Aujourd'hui une seule des nouvelles lignes est installée sur les deux promises, selon l'Écho républicain. Et les salariés ont connu des périodes de chômage partiel en cette fin d'année. Pour Ludovic Bruvier de la CGT Valeo-Amiens, cette usine est aujourd'hui «à deux doigts de fermer ses portes».

Pour lui, l'accord signé en décembre n'apporte aucune garantie pour le site d'Amiens : «Rien ne nous dit que le sous-traitant, qui nous cède ce marché, n'enlèvera pas les machines du jour au lendemain. On aurait accepté s'il y avait eu des garanties de pérennisation de l'emploi à long terme, avec des données sur les volumes, les chiffres d'affaires.»
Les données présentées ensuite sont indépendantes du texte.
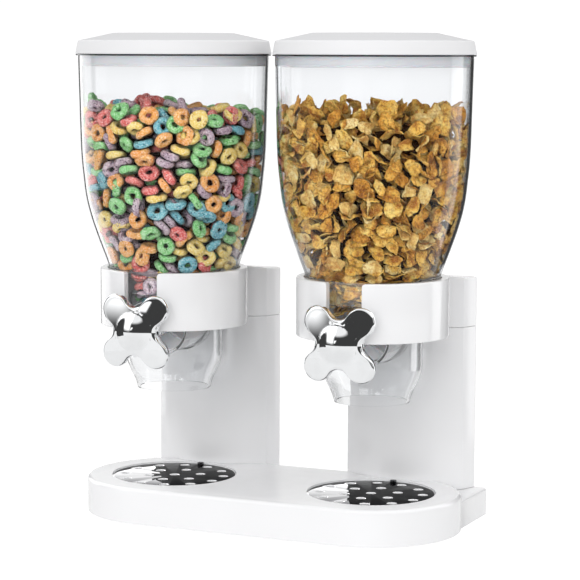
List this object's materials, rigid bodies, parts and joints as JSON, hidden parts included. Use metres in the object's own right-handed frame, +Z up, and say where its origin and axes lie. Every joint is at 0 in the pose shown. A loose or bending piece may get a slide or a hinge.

«La seule personne qui pourra nous éclairer, c'est l'expert», confirme implicitement Anthony Probin. Pendant les négociations, le Comité d'entreprise de Valeo-Amiens a fait appel à un expert comptable, qui devrait rendre ses conclusions en juin, selon les syndicats. «On veut savoir s'ils ont vraiment l'intention de mettre du boulot à Amiens».

L'autre question qui taraude les syndicalistes, c'est l'hypothèse d'un coup de bluff. Et si la direction de la multinationale Valeo avait décidé depuis longtemps d'attribuer l'investissement à Amiens, avant même de négocier des efforts avec les salariés? «Peut-être que l'embrayage humide était déjà positionné sur Amiens», confirme Anthony Probin de Sud. «Nous n'avons pas de billes là dessus, nous n'avons que les informations de la direction.»

«De toutes façons, si la direction ne nous donne pas les informations que l'on veut, on va les assigner en justice», assure Ludovic Bruvier de la CGT. «On va réclamer des documents comptables pour vérifier que Bursa est vraiment plus compétitif que nous.»

Dans l'œil du Télescope

J'ai rencontré Anthony Probin (Sud), mercredi dernier, à son domicile. J'ai interviewé Ludovic Bruvier, jeudi, par téléphone. La direction de Valeo-Amiens n'a pas souhaité s'exprimer. Le délégué CFDT n'a pas souhaité s'exprimer pendant ses vacances. Je n'ai pas réussi à joindre le délégué CFE-CGC.